*DIRECTIONS*:
Please output exactly the lines of the material from the first through the line containing "import random", and nothing more.
[Begin SOURCE RECORDS]
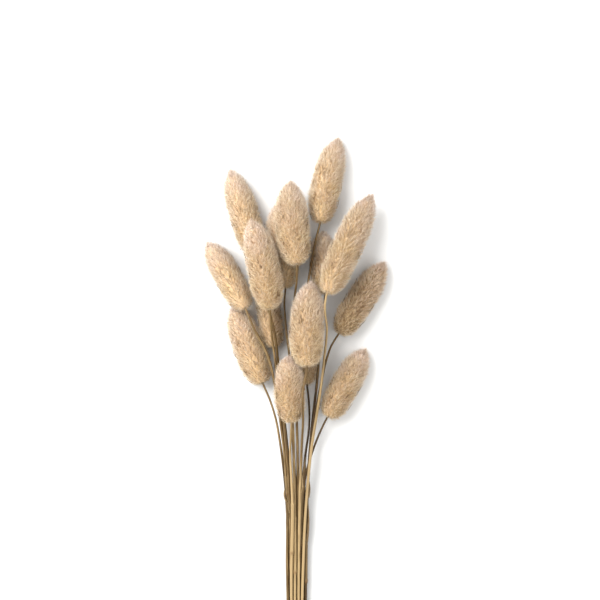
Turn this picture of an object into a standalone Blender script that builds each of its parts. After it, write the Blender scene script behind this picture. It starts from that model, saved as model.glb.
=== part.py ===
"""A cut bunch of dried bunny tail grass, tied round its waist and lying down.

Metres, +Z up. The stems run along Y with the seed heads towards +Y, and the bunch rests on Z = 0.
The origin is on that plane, under the middle of the bunch.
"""
import math
import random

import bmesh
import bpy
import numpy as np
from mathutils import Vector

MM = 0.001

# The flowering stems, in millimetres. base and tip are the ends of a head's axis, and its fluff
# reaches the tip. radius is the head's widest, bow is how far its axis bends sideways halfway up,
# and via is where its stem passes on the way down to the waist.
FLOWERS = (
    {"base": (12.4, 137.3, 12.4), "tip": (22.2, 181.5, 3.4), "radius": 7.9, "bow": 1.2,
     "via": ((9.2, 124.0, 13.5), (7.6, 111.0, 13.6), (5.6, 98.0, 13.2), (2.0, 82.0, 13.2),
             (1.0, 68.0, 11.0), (1.6, 28.0, 9.0))},
    {"base": (-19.0, 119.8, 13.9), "tip": (-33.5, 165.6, 2.8), "radius": 7.8, "bow": 0.0,
     "via": ((-16.0, 104.0, 16.4), (-11.2, 86.0, 16.4), (-9.2, 70.5, 13.0), (-7.4, 52.0, 9.0),
             (-4.6, 28.0, 7.5))},
    {"base": (-12.7, 93.9, 25.4), "tip": (-22.4, 138.9, 26.2), "radius": 8.3, "bow": -1.4,
     "via": ((-12.2, 86.0, 22.5), (-10.6, 72.0, 16.5), (-8.6, 58.0, 11.2), (-5.0, 28.0, 9.8))},
    {"base": (0.8, 116.0, 25.0), "tip": (-2.4, 158.9, 16.0), "radius": 8.6, "bow": 1.0,
     "via": ((0.8, 109.0, 23.6), (-0.4, 96.0, 14.0), (-0.6, 80.0, 12.2), (-1.0, 58.0, 10.6),
             (-0.6, 28.0, 10.4))},
    {"base": (-5.1, 104.2, 8.4), "tip": (-8.7, 148.9, 6.2), "radius": 8.0, "bow": 0.4,
     "via": ((-7.1, 94.5, 8.4), (-6.0, 83.0, 8.6), (-4.4, 71.5, 8.2), (-3.4, 50.0, 7.4),
             (-1.8, 28.0, 6.6))},
    {"base": (15.6, 101.9, 26.0), "tip": (39.1, 152.7, 10.0), "radius": 8.1, "bow": 0.5,
     "via": ((13.4, 78.5, 18.6), (11.2, 53.5, 14.0), (7.2, 24.0, 11.0))},
    {"base": (15.1, 101.5, 9.2), "tip": (13.8, 134.1, 3.8), "radius": 7.3, "bow": 0.3,
     "via": ((13.3, 93.0, 11.0), (12.6, 81.0, 13.2), (11.4, 64.0, 11.8), (7.6, 28.0, 8.4))},
    {"base": (21.8, 81.6, 9.4), "tip": (45.7, 118.4, 5.0), "radius": 7.7, "bow": 0.0,
     "via": ((17.8, 75.0, 9.2), (15.6, 68.0, 9.0), (13.2, 56.0, 8.8), (8.8, 28.0, 6.6))},
    {"base": (-25.0, 94.2, 16.4), "tip": (-45.5, 128.4, 2.8), "radius": 7.3, "bow": -0.6,
     "via": ((-21.8, 86.0, 15.4), (-17.2, 78.0, 15.6), (-13.0, 64.0, 13.0), (-9.4, 46.0, 9.6),
             (-6.6, 28.0, 8.2))},
    {"base": (-16.5, 56.5, 9.4), "tip": (-31.6, 96.9, 5.6), "radius": 8.3, "bow": 0.2,
     "via": ((-13.6, 50.0, 9.4), (-9.8, 38.0, 7.6), (-8.0, 28.0, 6.4))},
    {"base": (-10.9, 74.6, 7.2), "tip": (-14.8, 107.7, 6.2), "radius": 6.6, "bow": 0.3,
     "via": ((-9.6, 56.0, 6.6), (-5.6, 28.0, 5.2))},
    {"base": (5.9, 65.6, 24.8), "tip": (8.0, 108.5, 19.6), "radius": 8.8, "bow": 1.2,
     "via": ((3.4, 54.0, 25.0), (3.2, 43.0, 23.6), (2.6, 28.0, 18.4), (1.8, 0.0, 11.6))},
    {"base": (-2.1, 37.6, 18.4), "tip": (-3.5, 71.6, 20.8), "radius": 7.7, "bow": 0.2,
     "via": ((-2.6, 24.0, 14.8), (-1.4, 0.0, 10.8))},
    {"base": (16.1, 39.6, 9.2), "tip": (35.9, 74.6, 5.2), "radius": 7.8, "bow": 0.0,
     "via": ((10.8, 28.5, 9.4), (6.4, 16.0, 9.0))},
    {"base": (5.8, 55.9, 7.0), "tip": (6.6, 94.0, 6.4), "radius": 6.4, "bow": 0.3,
     "via": ((7.6, 42.0, 6.4), (5.8, 28.0, 5.4))},
)

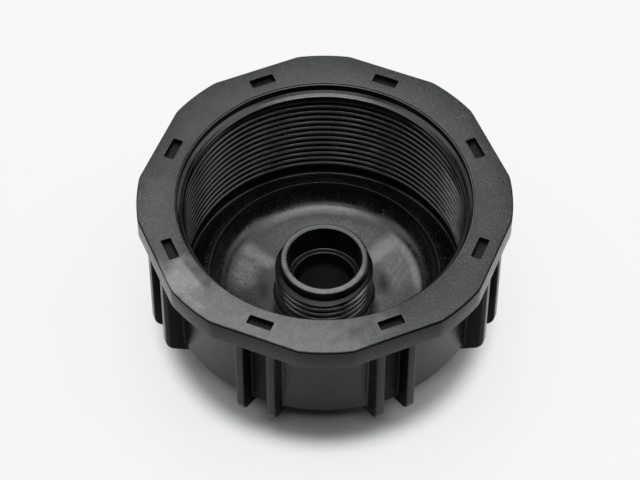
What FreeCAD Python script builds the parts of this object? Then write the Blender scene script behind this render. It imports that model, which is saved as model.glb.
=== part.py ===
import FreeCAD, Part
import math
import os

# A ribbed plastic connector: a large female threaded collar with a bowl-like floor and a small male
# spigot standing in the middle of it. All lengths in millimetres. The origin is the centre of the
# foot, +Z points out of the large mouth, and -Y is the side that faces the viewer.

# Bore that carries the large female thread, and the barrel round it
thread_bore_radius = 37.58
barrel_wall = 5.97
barrel_draft = 0.35
barrel_end_height = 9.0
barrel_end_fillet = 1.5

# Flange round the mouth
flange_reach = 6.1
flat_depth = 1.52
flange_count = 8
flange_thickness = 7.25
flange_corner_fillet = 6.0
flange_edge_chamfer = 0.3

# Pockets in the top of the flange, one behind each flat
pocket_inset = 4.53
pocket_length = 6.83
pocket_width = 2.87
pocket_depth = 1.65

# Mouth
mouth_height = 45.5
mouth_chamfer = 0.35
counterbore_step = 1.87
counterbore_depth = 2.35
lead_depth = 0.9

# Undercut below the thread, then the seat, a shallow cone that rises inward to a ring
relief_step = 0.6
relief_length = 4.8
seat_height = 7.95
seat_width = 4.73
seat_slope = 37.0
seat_lip_width = 2.0
seat_lip_slope = 17.0
seat_lip_chamfer = 0.45

# Dish between the seat and the spigot
floor_height = 3.5
floor_slope = 8.0
dish_fillet = 5.75
spigot_foot_chamfer = 0.8

# Spigot that carries the small male thread
spigot_radius = 13.5
spigot_length = 15.15
spigot_lead_step = 1.5
spigot_lead_length = 3.4
spigot_lead_chamfer = 0.63
spigot_rim_width = 1.82
spigot_edge_chamfer = 0.25
spigot_bore_depth = 8.95
ledge_width = 1.73
ledge_chamfer = 0.3
recess_depth = 5.2
recess_draft = 0.3
recess_corner_chamfer = 0.8

# Underside
shell_thickness = 3.6
shoulder_slope = 30.0
dish_wall = 3.2
foot_margin = 4.5
foot_rim_width = 8.0
foot_floor_thickness = 2.6

# Ribs, one pair behind each flat
rib_offset = 4.31
rib_thickness = 2.34
rib_corner_fillet = 5.1
rib_slope = 33.0
rib_foot_inset = 14.58
rib_edge_chamfer = 0.4
rib_root_depth = 3.0

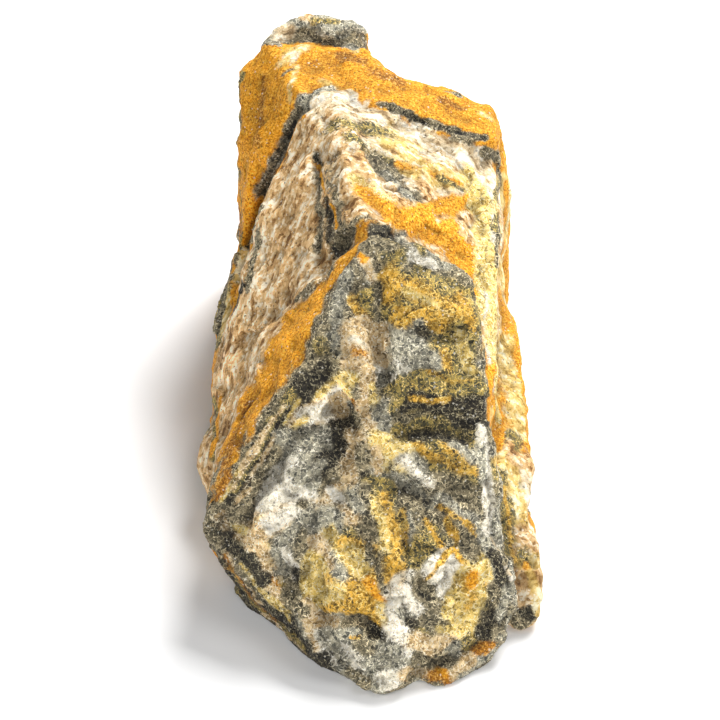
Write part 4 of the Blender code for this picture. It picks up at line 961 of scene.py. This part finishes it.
floor = bpy.data.objects.new("paper_floor", bpy.data.meshes.new("paper_floor"))
corners = [(-REACH, -REACH, 0), (REACH, -REACH, 0), (REACH, REACH, 0), (-REACH, REACH, 0)]
floor.data.from_pydata(corners, [], [(0, 1, 2, 3)])
bpy.context.scene.collection.objects.link(floor)
floor.location.z = -UNDER
paper = bpy.data.materials.new("matt_white_paper")
paper.use_nodes = True
sheet = paper.node_tree.nodes["Principled BSDF"]
sheet.inputs["Base Color"].default_value = tint("#F9F9F9")
sheet.inputs["Roughness"].default_value = 0.9
floor.data.materials.append(paper)


# ---------------- light and camera
# Soft square lamps: a strong one behind the stone's right shoulder, one in front, weak ones at
# the right and the left, and pale walls.  The camera looks down on the broken front.

AIM = Vector((-0.8, -7.6, 20.0)) * MM
CAMERA_STAND = (0.0, -306.418, 257.115)  # mm from the aim
LENS, SENSOR = 192.5, 36.0  # mm
WALLS = 0.13  # strength of the light from the walls


def lamp(name, offset, power, size):
    """A soft square lamp at this offset in mm from the aim, turned to it."""
    light = bpy.data.lights.new(name, "AREA")
    light.energy = power
    light.size = size * MM
    made = bpy.data.objects.new(name, light)
    bpy.context.scene.collection.objects.link(made)
    made.location = AIM + Vector(offset) * MM
    made.rotation_euler = (-Vector(offset)).to_track_quat("-Z", "Y").to_euler()


lamp("key_softbox", (180, 335, 420), 4.8, 230)
lamp("right_softbox", (300, -100, 460), 0.7, 300)
lamp("left_softbox", (-380, -200, 330), 0.6, 300)
lamp("front_softbox", (60, -470, 205), 1.25, 260)
world = bpy.data.worlds.new("white_walls")
bpy.context.scene.world = world
world.use_nodes = True
world.node_tree.nodes["Background"].inputs["Color"].default_value = (1, 1, 1, 1)
world.node_tree.nodes["Background"].inputs["Strength"].default_value = WALLS

camera_data = bpy.data.cameras.new("camera")
camera = bpy.data.objects.new("camera", camera_data)
bpy.context.scene.collection.objects.link(camera)
camera_data.sensor_width = SENSOR
camera_data.lens = LENS
camera_data.clip_start = 0.01
camera_data.clip_end = 10.0
camera.location = AIM + Vector(CAMERA_STAND) * MM
camera.rotation_euler = (AIM - camera.location).to_track_quat("-Z", "Y").to_euler()
bpy.context.scene.camera = camera
bpy.context.scene.view_settings.view_transform = "Standard"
[End SOURCE RECORDS]
*TASK OUTPUT*:
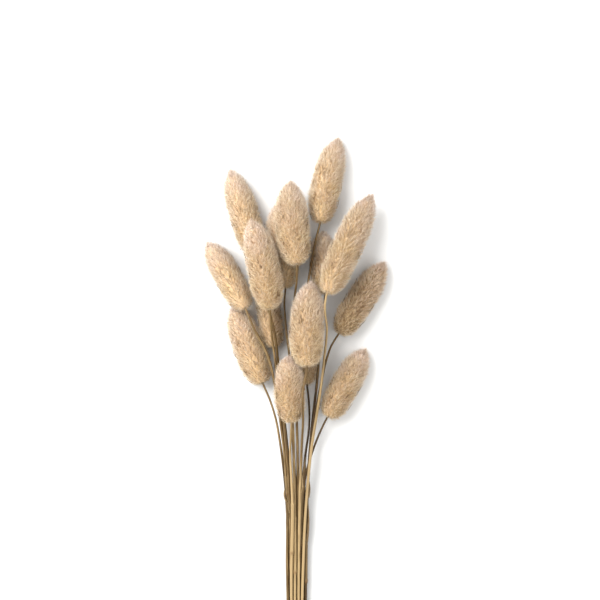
Turn this picture of an object into a standalone Blender script that builds each of its parts. After it, write the Blender scene script behind this picture. It starts from that model, saved as model.glb.
=== part.py ===
"""A cut bunch of dried bunny tail grass, tied round its waist and lying down.

Metres, +Z up. The stems run along Y with the seed heads towards +Y, and the bunch rests on Z = 0.
The origin is on that plane, under the middle of the bunch.
"""
import math
import random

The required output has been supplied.